On previous occasions when ministers were subject to cross-questioning by MPs and risked a vote of no-confidence the cabinet resigned. The same minister was then either re-appointed or, after a minor reshuffle, given a different portfolio in the cabinet. This strategy has raised suspicion among many Kuwaitis that the misprint controversy is a pretext being used by the government to rid itself of the Assembly described by Kuwaiti Deputy Prime Minister and Foreign Minister Sabah Al-Ahmed as "uncooperative". Dissolution, critics of the Kuwaiti government claimed, will give the cabinet two months during which it can advance laws and deals to buy weapons which would otherwise have been blocked by the "uncooperative parliament". A statement issued by the Kuwaiti cabinet after its regular meeting on Sunday said that the government will concentrate in the upcoming stage on "economic reforms, reviving commercial activities, housing projects, and supporting the national work force".
Abdallah Al-Nibari, a prominent MP and fearless critic of the government who barely escaped assassination two years ago after raising questions regarding corruption in the Assembly, denied in an interview with the Weekly that the Assembly had blocked any laws or projects proposed by the government. "There are no projects that were presented by the government and rejected by the legislature. If there had been any, that would have been mentioned in the dissolution decree." In Kuwait, he added, "there is always the threat to dissolve the Assembly once any of the issues which are unacceptable to the cabinet are raised for discussion." For him the Al-Kuleib misprint controversy is a cloak for "the government's inability to accommodate a democratic society". A highly sceptical Nibari says that both the Assembly and the parliamentary committees that scrutinise government actions are under the control of the government. He sees no reason why the Emir should dissolve an Assembly in which a third of its members are from the cabinet and where support for the government is secure.
One Kuwaiti legal expert accused the government of over-reacting and commented that the "government should not get upset when MPs exercise their constitutional right and question the executive authority". However, he praised the fact that, for the first time, the government had respected the constitution relating to the dissolution of the Assembly. In the decree issued by Sheikh Jaber, a date was set for new elections in two months. On previous occasions years might elapse before new elections were held and then it was the government that decided the date.
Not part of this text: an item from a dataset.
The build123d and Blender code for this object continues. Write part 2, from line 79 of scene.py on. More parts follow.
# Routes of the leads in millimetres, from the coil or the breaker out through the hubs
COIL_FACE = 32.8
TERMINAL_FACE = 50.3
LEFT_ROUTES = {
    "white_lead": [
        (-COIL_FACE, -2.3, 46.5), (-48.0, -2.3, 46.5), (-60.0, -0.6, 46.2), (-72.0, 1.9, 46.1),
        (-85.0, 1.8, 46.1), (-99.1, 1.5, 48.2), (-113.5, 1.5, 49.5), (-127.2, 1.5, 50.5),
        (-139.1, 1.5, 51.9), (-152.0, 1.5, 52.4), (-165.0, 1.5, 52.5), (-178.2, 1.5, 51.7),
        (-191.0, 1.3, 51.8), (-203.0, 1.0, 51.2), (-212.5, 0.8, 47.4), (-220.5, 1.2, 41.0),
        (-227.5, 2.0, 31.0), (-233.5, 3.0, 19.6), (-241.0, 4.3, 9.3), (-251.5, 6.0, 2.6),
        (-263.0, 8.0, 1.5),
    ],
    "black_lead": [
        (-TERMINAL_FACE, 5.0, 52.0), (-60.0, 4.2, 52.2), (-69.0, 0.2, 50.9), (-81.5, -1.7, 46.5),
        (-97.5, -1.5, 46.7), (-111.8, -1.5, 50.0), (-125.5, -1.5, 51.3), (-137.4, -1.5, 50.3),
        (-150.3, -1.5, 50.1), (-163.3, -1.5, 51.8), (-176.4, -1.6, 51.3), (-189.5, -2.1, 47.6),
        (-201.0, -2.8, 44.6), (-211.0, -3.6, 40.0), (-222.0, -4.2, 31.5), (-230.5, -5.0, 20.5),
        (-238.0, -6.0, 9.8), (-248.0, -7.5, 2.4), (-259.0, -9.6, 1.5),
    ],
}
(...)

This is the third time that the National Assembly has been dissolved in the past 25 years. Four years elapsed after the first dissolution in 1976 before new elections were held. The second dissolution in 1986 occurred after a row between three MPs and the minister of justice when, to avoid a vote of no-confidence in the government, Sheikh Jaber sacked the Assembly. They remained in the political wilderness for six years.
This time round the dissolution was not accompanied by censorship of the press or special security measures. Ahmed Saadoun, speaker of the dissolved parliament, together with a number of MPs, was allowed into the Assembly to get his belongings. Indeed such signs that the Emir is abiding by the constitution brought a sigh of relief from Kuwaiti citizens as well as lawmakers. In any case, most of the old Assembly MPs are planning to enter the upcoming elections in almost the same electoral lists which would mean a new parliament with old faces.
Abdallah Al-Nibari persists in his criticism of the decision to dissolve the Assembly. "There is a general feeling now among Kuwaitis that if the government's mentality does not change, such crises will persist. This is the third time to dissolve the Assembly and each time the government says it is extending the limits of its administrative prerogatives." To reinforce his point, he added that "in 25 years the Assembly has been dissolved three times and the cabinet not once".
To Al-Nibari the fact that the Emir has been more fastidious in his observation of the constitutional niceties regarding the dissolution is attributable to the influence of international circumstances. "Conditions have changed in a way that prevents the government from ignoring the constitution or the democratic aspect of our life," declared Al-Nibari.